Still hoping for Turkish intervention, although under Anglo-French supervision, Britain and France sent a powerful joint naval force which stood off Alexandria. Shortly afterwards an event took place which seemed to justify all the fears of the alarmists: a major riot in Alexandria left several hundred killed or injured, including some fifty Europeans. Relations between Europeans and Egyptians had certainly deteriorated as the oratory of Muslim shaikhs whipped up national feeling and every European came under suspicion of hoping for a European invasion, but that the riot had been instigated by the military, as European officials on the spot at first claimed, was highly improbable if only because it would have provided justification for European occupation. In fact the rioting started with a brawl and then spread, but it was the presence of the Anglo-French squadron which inflamed the situation. The action of the interventionists was self-justifying. Fearful Europeans evacuated Alexandria in thousands.
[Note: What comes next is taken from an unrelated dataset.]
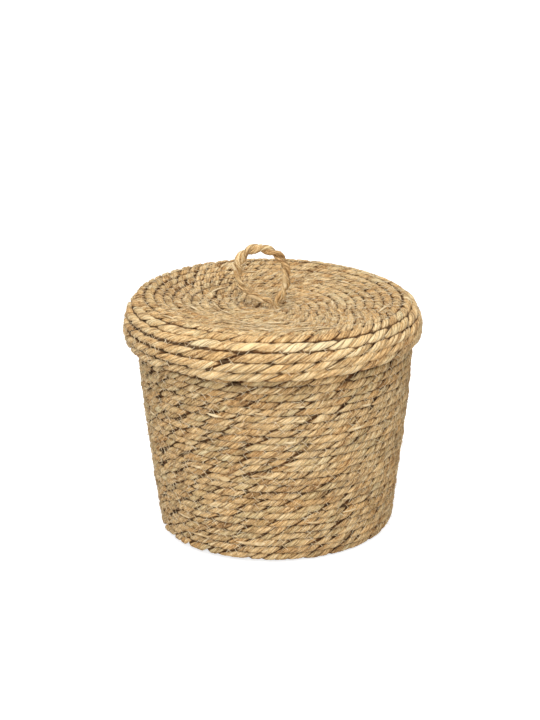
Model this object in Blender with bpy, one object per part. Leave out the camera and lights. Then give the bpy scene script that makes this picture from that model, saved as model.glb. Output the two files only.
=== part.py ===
"""Coiled basket of twisted seagrass rope, with a lift-off lid and a rope loop handle.

Each coil is one rope laid round and round. Every round runs level and steps over to the next one
in the last or third quarter of its turn, so the rounds nest with the same gap all the way.
Metres, +Z up, origin at the middle of the bottom face.
"""
import math

import bpy

OBJECT_NAME = "coiled_rope_basket"

# Driving dimensions.
GAP = 0.0003                    # between neighbouring rounds and pieces
BOTTOM_RADIUS = 0.1007          # outside of the wall, extended down to the floor
SHOULDER_RADIUS = 0.1207        # outside of the wall just under the lid
MOUTH_RADIUS = 0.1178           # outside of the rounds that the lid slips over
BELLY = 0.0022                  # how far the wall swells half way up
CORNER_RADIUS = 0.008           # rounding between bottom and wall
WALL_ROUNDS = 31
WALL_PITCH = 0.00649            # height of one round of the wall
BASE_ROUNDS = 13
LID_ROUNDS = 14
LID_PITCH = 0.0078
LID_EDGE_RADIUS = 0.1130        # centre of the outermost round of the lid's top
LID_EDGE_HEIGHT = 0.2045
LID_DISH = 0.0100               # how far the middle of the lid sinks
RIM_PITCH = 0.0085
RIM_ROWS = (                    # radius and height of each rim round, top to bottom
    (0.1218, 0.2005),
    (0.1246, 0.1920),
    (0.1254, 0.1835),
    (0.1241, 0.1750),
)
PIVOT_HEIGHT = 0.2035           # the loop handle bends here, just above the lid's middle
STRAND_OFFSET = 0.00182         # from the loop's centre line to the middle of a strand
STRAND_RADIUS = 0.00166
STRAND_LAY = 0.024              # length of one full twist of the handle rope
LEG_RADIUS = 0.0026
LEG_SPACING = 0.0030            # from the middle of the hole to the middle of a leg
KNOT_HEIGHT = 0.1850
KNOT_SIZE = 0.0021
KNOT_ROPE_RADIUS = 0.0019
TAIL_RADIUS = 0.0017

# The handle's loop seen from the front, x and height above the pivot, left foot to right foot.
LOOP_ROUTE = (
    (-0.0039, 0.0000), (-0.0120, 0.0034), (-0.0215, 0.0082), (-0.0276, 0.0150),
    (-0.0300, 0.0245), (-0.0292, 0.0340), (-0.0254, 0.0418), (-0.0188, 0.0462),
    (-0.0102, 0.0470), (-0.0016, 0.0452), (0.0052, 0.0410), (0.0098, 0.0348),
    (0.0120, 0.0274), (0.0122, 0.0190), (0.0104, 0.0110), (0.0068, 0.0046),
    (0.0039, 0.0000),
)

HEXAGON = math.sqrt(3.0) / 2.0  # half height of a six-sided rope with a side radius of 1
WALL_SIDES = 20                 # straight runs in one round of the wall and the rim
DISC_SIDES = 16                 # straight runs in one round of the bottom and the lid's top
STEP_TURN = 0.25                # part of a turn in which a round steps over to the next
END_GAP_TURN = 0.0016           # keeps the bottom's rope clear of the wall's first face

WALL_ROPE = (WALL_PITCH - GAP) / 2.0 / HEXAGON
RIM_ROPE = (RIM_PITCH - GAP) / 2.0 / HEXAGON
LID_ROPE = (LID_PITCH * math.cos(math.pi / DISC_SIDES) - GAP) / 2.0


def clear_scene():
    for thing in list(bpy.data.objects):
        bpy.data.objects.remove(thing, do_unlink=True)


def make_collection(name):
    collection = bpy.data.collections.new(name)
    bpy.context.scene.collection.children.link(collection)
    return collection


def make_material(name, colour, roughness):
    material = bpy.data.materials.new(name)
    material.use_nodes = True
    shader = material.node_tree.nodes["Principled BSDF"]
    shader.inputs["Base Color"].default_value = (*colour, 1.0)
    shader.inputs["Roughness"].default_value = roughness
    shader.inputs["Metallic"].default_value = 0.0
    material.diffuse_color = (*colour, 1.0)
    return material


def make_parent(name, height, collection, parent=None):
    """Empty on a joint's axis; the pieces that move with the joint are its children."""
    empty = bpy.data.objects.new(name, None)
    empty.location = (0.0, 0.0, height - (parent.location.z if parent else 0.0))
    empty.parent = parent
    collection.objects.link(empty)
    return empty


def make_rope(name, points, radius, material, collection, parent=None, closed=False, upright=True):
    """Rope along points (x, y, z, scale), given in the scene's own coordinates."""
    base = parent.matrix_world.translation if parent else None
    curve = bpy.data.curves.new(name, "CURVE")
    curve.dimensions = "3D"
    curve.twist_mode = "Z_UP" if upright else "MINIMUM"
    curve.bevel_depth = radius
    curve.bevel_resolution = 1
    curve.use_fill_caps = not closed
    curve.render_resolution_u = 0
    spline = curve.splines.new("POLY")
    spline.points.add(len(points) - 1)
    for slot, (x, y, z, scale) in zip(spline.points, points):
        if base:
            x, y, z = x - base.x, y - base.y, z - base.z
        slot.co = (x, y, z, 1.0)
        slot.radius = scale
    spline.use_cyclic_u = closed
    curve.materials.append(material)
    rope = bpy.data.objects.new(name, curve)
    rope.parent = parent
    collection.objects.link(rope)
    return rope


def eased(value):
    value = min(max(value, 0.0), 1.0)
    return value * value * (3.0 - 2.0 * value)


def stepped(turn, step_start):
    """Row number at a turn: level for most of the round, then over to the next row."""
    whole = math.floor(turn + 1e-9)
    return whole + eased((turn - whole - step_start) / STEP_TURN)


def coil_point(turn, radius, height, scale=1.0):
    """The coils climb clockwise seen from above, and start at +X."""
    angle = -2.0 * math.pi * turn
    return (radius * math.cos(angle), radius * math.sin(angle), height, scale)


def tapered(turn, row, next_row, rope, share):
    """Rope end squeezed thin against the far side of its row as the next round takes its place."""
    scale = max(1.0 - share * (1.0 + GAP / rope), 0.12)
    across = (row[0] - next_row[0], row[1] - next_row[1])
    length = math.hypot(*across)
    shift = rope * (1.0 - scale) / length
    return coil_point(turn, row[0] + across[0] * shift, row[1] + across[1] * shift, scale)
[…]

The attitude of the British government was now harder than that of the French. British suspicions that De Freycinet was planning a
secret deal with Arabi were confirmed when the French premier refused a British proposal for Anglo-French protection of the Suez Canal on the ground that the only danger to the Canal came from outside intervention. When, on 19 July 1882, the British admiral issued an ultimatum to Arabi that Alexandria would be bombarded unless he dismantled the fortifications he was erecting around the city, De Freycinet withdrew the French fleet. A joint Anglo-French invasion of Egypt no longer remained a possibility.